Data listing:
↓

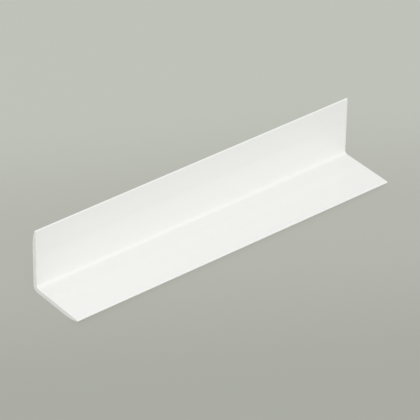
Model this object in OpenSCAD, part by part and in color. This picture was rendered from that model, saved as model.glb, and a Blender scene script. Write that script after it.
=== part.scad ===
// Equal-leg corner angle: one piece of white rigid PVC, extruded and cut square to length.
// It lies on its flat leg. X runs along the extrusion, the upright leg stands at the +Y side,
// and the inside corner is open upwards and towards -Y. The origin is in the middle of the
// length and of the flat leg's width, on the plane that the piece lies on.

/* [Stock] */
// Length that the piece is cut to
length = 217; // [40:1:3000]
// Width of the flat leg, from the square corner outside the heel to the tip
flat_leg = 40; // [30:1:100]
// Height of the upright leg, from the same corner to the tip
upright_leg = 40; // [30:1:100]
// Thickness of both legs
wall = 3; // [2:0.1:5]

/* [Corner] */
// Radius of the heel, the rounded outside corner
heel_r = 3.5; // [0.5:0.1:5]
// Radius of the root, the fillet in the inside corner
root_r = 2; // [0.5:0.1:5]

/* [Lips] */
// Length of the lip, over which a leg's outer face curves in towards the tip
lip_len = 11; // [6:0.5:18]
// Radius of the full-round nose at the tip, so that a lip ends twice as thick as this
nose_r = 0.5; // [0.2:0.05:0.8]

/* [Hidden] */
// Steps in which each small circle is drawn, a multiple of four, so that its arcs meet flats at a corner
$fn = 180;
// Radius of the lip's outer arc, which is tangent to the flat outer face and to the nose
lip_r = (pow(lip_len - nose_r, 2) + pow(wall - nose_r, 2) - pow(nose_r, 2)) / (2 * (wall - 2 * nose_r));
// Steps in which the lip's circle is drawn, each about a millimetre long, also a multiple of four
lip_steps = 4 * ceil(PI * lip_r / 2);

// The sliver between a square corner at the origin and the arc of radius r that rounds it
module corner_sliver(r) {
    difference() {
        square(r);
        translate([r, r]) circle(r = r);
    }
}

// Section of one leg along +X, with its outer face on the X axis and its inner face one wall up.
// The lip thins from the outer side only, so the inner face stays flat right up to the nose.
module leg_section(leg) {
    lip_centre = [leg - lip_len, lip_r];
    nose_centre = [leg - nose_r, wall - nose_r];
    // The lip's arc passes into the nose on the line through both centres, which crosses the X axis here
    crossing = lip_centre + (nose_centre - lip_centre) * lip_r / (lip_r - nose_centre.y);
    square([lip_centre.x, wall]);
    intersection() {
        polygon([[0, 0], crossing, nose_centre, [nose_centre.x, wall], [0, wall]]);
        translate(lip_centre) circle(r = lip_r, $fn = lip_steps);
    }
    translate(nose_centre) circle(r = nose_r);
}

// The whole section: flat leg along +X, upright leg along +Y, heel rounded and root filled
module section() {
    difference() {
        union() {
            leg_section(flat_leg);
            mirror([1, -1]) leg_section(upright_leg);
            translate([wall, wall]) corner_sliver(root_r);
        }
        corner_sliver(heel_r);
    }
}

// The piece of stock, with the section turned so that the flat leg runs from the heel to -Y
module corner_angle() {
    color("white")
        translate([0, flat_leg / 2, 0])
            rotate([90, 0, -90])
                linear_extrude(height = length, center = true)
                    section();
}

corner_angle();
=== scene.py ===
import math

import bmesh
import bpy
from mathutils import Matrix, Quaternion, Vector


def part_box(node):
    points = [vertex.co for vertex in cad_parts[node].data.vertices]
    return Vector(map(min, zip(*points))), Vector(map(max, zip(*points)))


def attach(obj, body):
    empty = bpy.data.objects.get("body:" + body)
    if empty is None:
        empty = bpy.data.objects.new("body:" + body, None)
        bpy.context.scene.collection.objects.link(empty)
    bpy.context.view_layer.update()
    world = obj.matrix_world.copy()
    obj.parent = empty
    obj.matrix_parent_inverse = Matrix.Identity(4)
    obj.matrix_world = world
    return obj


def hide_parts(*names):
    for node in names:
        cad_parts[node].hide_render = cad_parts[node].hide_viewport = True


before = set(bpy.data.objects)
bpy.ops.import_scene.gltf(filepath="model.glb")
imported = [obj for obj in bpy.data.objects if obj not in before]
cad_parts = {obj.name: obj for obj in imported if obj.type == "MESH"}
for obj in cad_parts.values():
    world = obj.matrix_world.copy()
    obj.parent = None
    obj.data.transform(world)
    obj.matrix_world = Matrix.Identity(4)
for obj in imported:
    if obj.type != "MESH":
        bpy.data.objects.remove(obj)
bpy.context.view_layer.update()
mm = 0.001  # sizes below are in millimetres, and Blender works in metres
mixShare, mixFrom, mixTo, mixed = 0, 6, 7, 2  # a colour mix node's three inputs and its output, by number


def colour(hexText):
    # sRGB hex to the linear colour that sockets take
    channels = [int(hexText[i:i + 2], 16) / 255 for i in (1, 3, 5)]
    linear = [c / 12.92 if c <= 0.04045 else ((c + 0.055) / 1.055) ** 2.4 for c in channels]
    return (*linear, 1.0)


def addNode(tree, kind, settings, inputs):
    # inputs takes values and other nodes' outputs alike
    node = tree.nodes.new(kind)
    for name, value in settings.items():
        setattr(node, name, value)
    for name, value in inputs.items():
        if isinstance(value, bpy.types.NodeSocket):
            tree.links.new(value, node.inputs[name])
        else:
            node.inputs[name].default_value = value
    return node


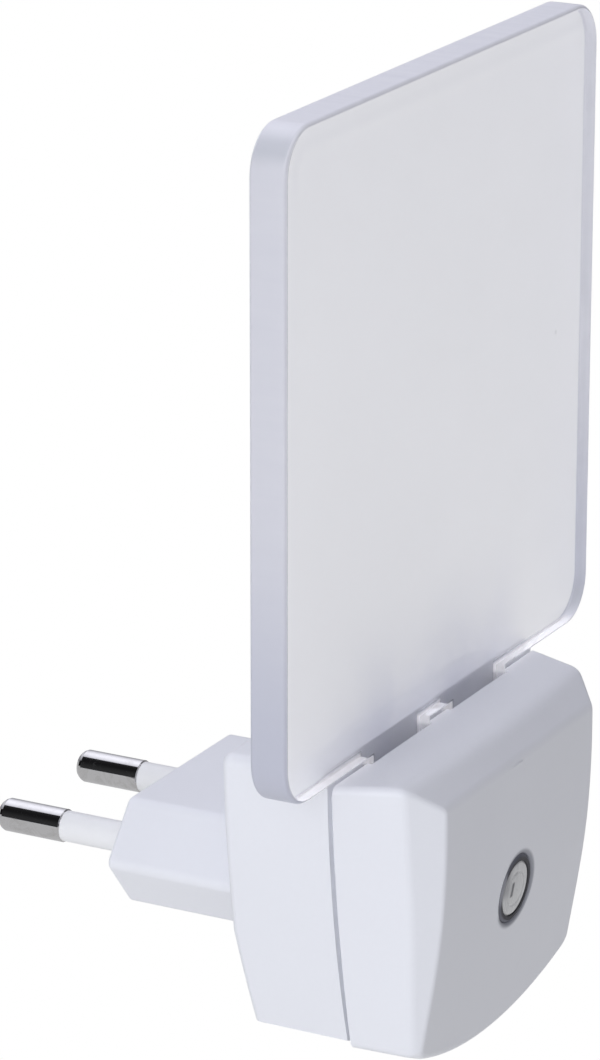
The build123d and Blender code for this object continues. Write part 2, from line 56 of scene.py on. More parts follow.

↑

Task details
Reproduce each line verbatim.

Result for this exercise
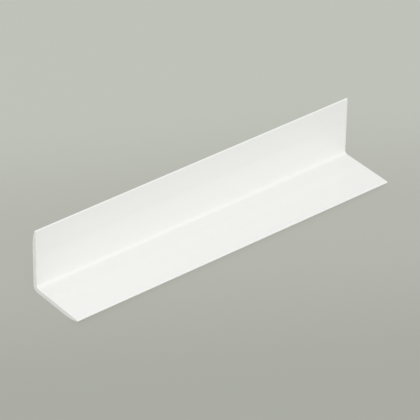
Model this object in OpenSCAD, part by part and in color. This picture was rendered from that model, saved as model.glb, and a Blender scene script. Write that script after it.
=== part.scad ===
// Equal-leg corner angle: one piece of white rigid PVC, extruded and cut square to length.
// It lies on its flat leg. X runs along the extrusion, the upright leg stands at the +Y side,
// and the inside corner is open upwards and towards -Y. The origin is in the middle of the
// length and of the flat leg's width, on the plane that the piece lies on.

/* [Stock] */
// Length that the piece is cut to
length = 217; // [40:1:3000]
// Width of the flat leg, from the square corner outside the heel to the tip
flat_leg = 40; // [30:1:100]
// Height of the upright leg, from the same corner to the tip
upright_leg = 40; // [30:1:100]
// Thickness of both legs
wall = 3; // [2:0.1:5]

/* [Corner] */
// Radius of the heel, the rounded outside corner
heel_r = 3.5; // [0.5:0.1:5]
// Radius of the root, the fillet in the inside corner
root_r = 2; // [0.5:0.1:5]

/* [Lips] */
// Length of the lip, over which a leg's outer face curves in towards the tip
lip_len = 11; // [6:0.5:18]
// Radius of the full-round nose at the tip, so that a lip ends twice as thick as this
nose_r = 0.5; // [0.2:0.05:0.8]

/* [Hidden] */
// Steps in which each small circle is drawn, a multiple of four, so that its arcs meet flats at a corner
$fn = 180;
// Radius of the lip's outer arc, which is tangent to the flat outer face and to the nose
lip_r = (pow(lip_len - nose_r, 2) + pow(wall - nose_r, 2) - pow(nose_r, 2)) / (2 * (wall - 2 * nose_r));
// Steps in which the lip's circle is drawn, each about a millimetre long, also a multiple of four
lip_steps = 4 * ceil(PI * lip_r / 2);

// The sliver between a square corner at the origin and the arc of radius r that rounds it
module corner_sliver(r) {
    difference() {
        square(r);
        translate([r, r]) circle(r = r);
    }
}

// Section of one leg along +X, with its outer face on the X axis and its inner face one wall up.
// The lip thins from the outer side only, so the inner face stays flat right up to the nose.
module leg_section(leg) {
    lip_centre = [leg - lip_len, lip_r];
    nose_centre = [leg - nose_r, wall - nose_r];
    // The lip's arc passes into the nose on the line through both centres, which crosses the X axis here
    crossing = lip_centre + (nose_centre - lip_centre) * lip_r / (lip_r - nose_centre.y);
    square([lip_centre.x, wall]);
    intersection() {
        polygon([[0, 0], crossing, nose_centre, [nose_centre.x, wall], [0, wall]]);
        translate(lip_centre) circle(r = lip_r, $fn = lip_steps);
    }
    translate(nose_centre) circle(r = nose_r);
}

// The whole section: flat leg along +X, upright leg along +Y, heel rounded and root filled
module section() {
    difference() {
        union() {
            leg_section(flat_leg);
            mirror([1, -1]) leg_section(upright_leg);
            translate([wall, wall]) corner_sliver(root_r);
        }
        corner_sliver(heel_r);
    }
}

// The piece of stock, with the section turned so that the flat leg runs from the heel to -Y
module corner_angle() {
    color("white")
        translate([0, flat_leg / 2, 0])
            rotate([90, 0, -90])
                linear_extrude(height = length, center = true)
                    section();
}

corner_angle();
=== scene.py ===
import math

import bmesh
import bpy
from mathutils import Matrix, Quaternion, Vector


def part_box(node):
    points = [vertex.co for vertex in cad_parts[node].data.vertices]
    return Vector(map(min, zip(*points))), Vector(map(max, zip(*points)))


def attach(obj, body):
    empty = bpy.data.objects.get("body:" + body)
    if empty is None:
        empty = bpy.data.objects.new("body:" + body, None)
        bpy.context.scene.collection.objects.link(empty)
    bpy.context.view_layer.update()
    world = obj.matrix_world.copy()
    obj.parent = empty
    obj.matrix_parent_inverse = Matrix.Identity(4)
    obj.matrix_world = world
    return obj


def hide_parts(*names):
    for node in names:
        cad_parts[node].hide_render = cad_parts[node].hide_viewport = True


before = set(bpy.data.objects)
bpy.ops.import_scene.gltf(filepath="model.glb")
imported = [obj for obj in bpy.data.objects if obj not in before]
cad_parts = {obj.name: obj for obj in imported if obj.type == "MESH"}
for obj in cad_parts.values():
    world = obj.matrix_world.copy()
    obj.parent = None
    obj.data.transform(world)
    obj.matrix_world = Matrix.Identity(4)
for obj in imported:
    if obj.type != "MESH":
        bpy.data.objects.remove(obj)
bpy.context.view_layer.update()
mm = 0.001  # sizes below are in millimetres, and Blender works in metres
mixShare, mixFrom, mixTo, mixed = 0, 6, 7, 2  # a colour mix node's three inputs and its output, by number


def colour(hexText):
    # sRGB hex to the linear colour that sockets take
    channels = [int(hexText[i:i + 2], 16) / 255 for i in (1, 3, 5)]
    linear = [c / 12.92 if c <= 0.04045 else ((c + 0.055) / 1.055) ** 2.4 for c in channels]
    return (*linear, 1.0)


def addNode(tree, kind, settings, inputs):
    # inputs takes values and other nodes' outputs alike
    node = tree.nodes.new(kind)
    for name, value in settings.items():
        setattr(node, name, value)
    for name, value in inputs.items():
        if isinstance(value, bpy.types.NodeSocket):
            tree.links.new(value, node.inputs[name])
        else:
            node.inputs[name].default_value = value
    return node


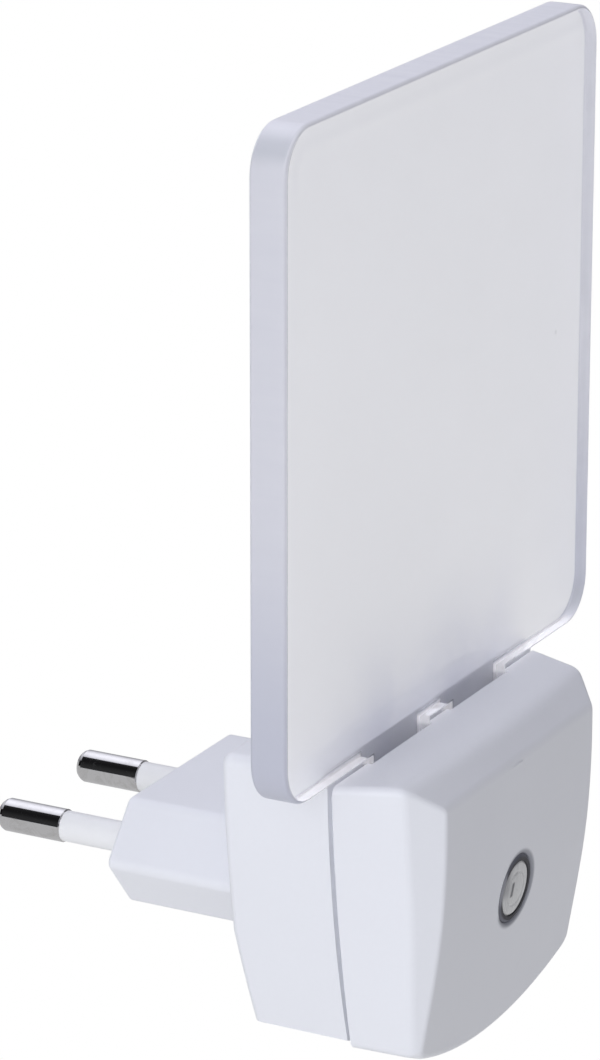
The build123d and Blender code for this object continues. Write part 2, from line 56 of scene.py on. More parts follow.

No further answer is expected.